● **What needs to be done**: Give back the full material, exactly as it reads.

● **Given data**:
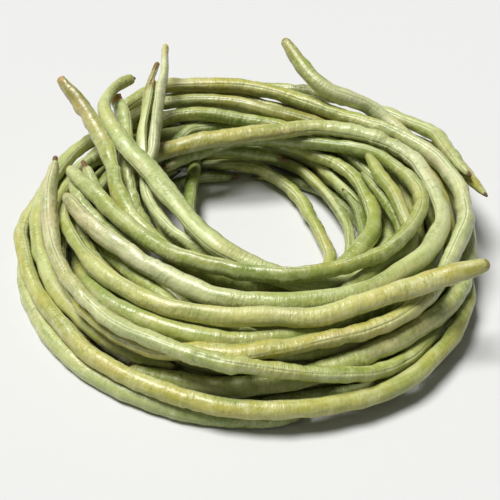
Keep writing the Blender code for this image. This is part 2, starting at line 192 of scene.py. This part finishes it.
def grow_pod(name, ends, tints, seam=((0, 115), (1, 135)), waist=EVEN, skin=PLUMP,
             spacing=0.85, sides=28, seed=0):
    """One pod over its solid: a flat sheet of mesh rolled into a tube, closed at both ends and laid along
    the solid's line. Tints are (share of the length, colour), waist is (share of the length, share of the
    thickness), and seam is (share of the length, its bearing round the pod in degrees, from 0 on the side
    away from the hole over 90 at the top)."""
    middles, radii = solid_rings("pod_" + name)
    girth = np.median(radii)
    shares = np.array([radii[0], radii[-1]]) / girth
    wanted = np.array([ends[0]["face"], ends[1]["face"]])
    if np.abs(shares - wanted).sum() > np.abs(shares[::-1] - wanted).sum():
        middles = middles[::-1]
    steps = np.linalg.norm(np.diff(middles, axis=0), axis=1)
    marks = np.concatenate(([0.0], np.cumsum(steps)))
    length = marks[-1]
    rings = int(length / spacing)

    sheet = bmesh.new()
    bmesh.ops.create_grid(sheet, x_segments=rings, y_segments=sides, size=0.5)
    mesh = bpy.data.meshes.new("bean_" + name)
    sheet.to_mesh(mesh)
    sheet.free()
    flat = np.empty(len(mesh.vertices) * 3)
    mesh.vertices.foreach_get("co", flat)
    flat = flat.reshape(-1, 3) + 0.5
    ring = np.rint(flat[:, 0] * rings).astype(int)
    around = np.rint(flat[:, 1] * sides) / sides

    # Where each ring comes on the line, closer together near the ends
    rule = np.linspace(0, length, LINE_MARKS)
    crowd = 1 + CROWD_AT_ENDS * (np.exp(-rule / CROWDED_END) + np.exp((rule - length) / CROWDED_END))
    reached = np.cumsum(crowd)
    reached = (reached - reached[0]) / (reached[-1] - reached[0])
    ring_at = np.interp(np.arange(rings + 1) / rings, reached, rule)
    line = smooth_through(marks, middles, ring_at)
    ahead = smooth_through(marks, middles, np.minimum(ring_at + HEADING_REACH, length))
    behind = smooth_through(marks, middles, np.maximum(ring_at - HEADING_REACH, 0))
    heading = ahead - behind
    heading /= np.linalg.norm(heading, axis=1)[:, None]
    outward = np.cross(heading, (0, 0, 1))
    outward /= np.linalg.norm(outward, axis=1)[:, None]
    if (outward * line)[:, :2].sum() < 0:
        outward = -outward
    upward = np.cross(heading, outward)
    upward *= np.sign(upward[:, 2])[:, None]

    # The line wanders a little, but not at its ends
    chance = np.random.default_rng(seed)
    calm = np.clip(np.minimum(ring_at, length - ring_at) / CALM_END, 0, 1)[:, None]
    once = np.zeros(rings + 1)
    wander_outward = unevenness(chance, ring_at, once, *WAVES["line outward"])[:, None]
    wander_upward = unevenness(chance, ring_at, once, *WAVES["line upward"])[:, None]
    line = line + calm * LINE_WANDER * (outward * wander_outward + upward * wander_upward)

    along = ring_at[ring]
    start_dry, start_fresh = ends[0]["dry"]
    end_dry, end_fresh = ends[1]["dry"]
    dry_first = np.clip((start_fresh - along) / (start_fresh - start_dry), 0, 1)
    dry_last = np.clip((end_fresh - length + along) / (end_fresh - end_dry), 0, 1)
    dry = np.maximum(dry_first, dry_last)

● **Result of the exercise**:
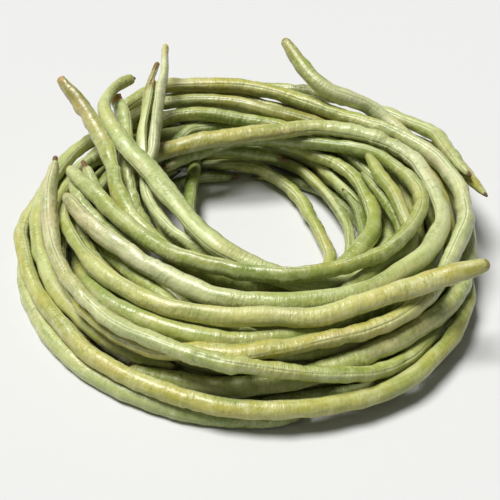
Keep writing the Blender code for this image. This is part 2, starting at line 192 of scene.py. This part finishes it.
def grow_pod(name, ends, tints, seam=((0, 115), (1, 135)), waist=EVEN, skin=PLUMP,
             spacing=0.85, sides=28, seed=0):
    """One pod over its solid: a flat sheet of mesh rolled into a tube, closed at both ends and laid along
    the solid's line. Tints are (share of the length, colour), waist is (share of the length, share of the
    thickness), and seam is (share of the length, its bearing round the pod in degrees, from 0 on the side
    away from the hole over 90 at the top)."""
    middles, radii = solid_rings("pod_" + name)
    girth = np.median(radii)
    shares = np.array([radii[0], radii[-1]]) / girth
    wanted = np.array([ends[0]["face"], ends[1]["face"]])
    if np.abs(shares - wanted).sum() > np.abs(shares[::-1] - wanted).sum():
        middles = middles[::-1]
    steps = np.linalg.norm(np.diff(middles, axis=0), axis=1)
    marks = np.concatenate(([0.0], np.cumsum(steps)))
    length = marks[-1]
    rings = int(length / spacing)

    sheet = bmesh.new()
    bmesh.ops.create_grid(sheet, x_segments=rings, y_segments=sides, size=0.5)
    mesh = bpy.data.meshes.new("bean_" + name)
    sheet.to_mesh(mesh)
    sheet.free()
    flat = np.empty(len(mesh.vertices) * 3)
    mesh.vertices.foreach_get("co", flat)
    flat = flat.reshape(-1, 3) + 0.5
    ring = np.rint(flat[:, 0] * rings).astype(int)
    around = np.rint(flat[:, 1] * sides) / sides

    # Where each ring comes on the line, closer together near the ends
    rule = np.linspace(0, length, LINE_MARKS)
    crowd = 1 + CROWD_AT_ENDS * (np.exp(-rule / CROWDED_END) + np.exp((rule - length) / CROWDED_END))
    reached = np.cumsum(crowd)
    reached = (reached - reached[0]) / (reached[-1] - reached[0])
    ring_at = np.interp(np.arange(rings + 1) / rings, reached, rule)
    line = smooth_through(marks, middles, ring_at)
    ahead = smooth_through(marks, middles, np.minimum(ring_at + HEADING_REACH, length))
    behind = smooth_through(marks, middles, np.maximum(ring_at - HEADING_REACH, 0))
    heading = ahead - behind
    heading /= np.linalg.norm(heading, axis=1)[:, None]
    outward = np.cross(heading, (0, 0, 1))
    outward /= np.linalg.norm(outward, axis=1)[:, None]
    if (outward * line)[:, :2].sum() < 0:
        outward = -outward
    upward = np.cross(heading, outward)
    upward *= np.sign(upward[:, 2])[:, None]

    # The line wanders a little, but not at its ends
    chance = np.random.default_rng(seed)
    calm = np.clip(np.minimum(ring_at, length - ring_at) / CALM_END, 0, 1)[:, None]
    once = np.zeros(rings + 1)
    wander_outward = unevenness(chance, ring_at, once, *WAVES["line outward"])[:, None]
    wander_upward = unevenness(chance, ring_at, once, *WAVES["line upward"])[:, None]
    line = line + calm * LINE_WANDER * (outward * wander_outward + upward * wander_upward)

    along = ring_at[ring]
    start_dry, start_fresh = ends[0]["dry"]
    end_dry, end_fresh = ends[1]["dry"]
    dry_first = np.clip((start_fresh - along) / (start_fresh - start_dry), 0, 1)
    dry_last = np.clip((end_fresh - length + along) / (end_fresh - end_dry), 0, 1)
    dry = np.maximum(dry_first, dry_last)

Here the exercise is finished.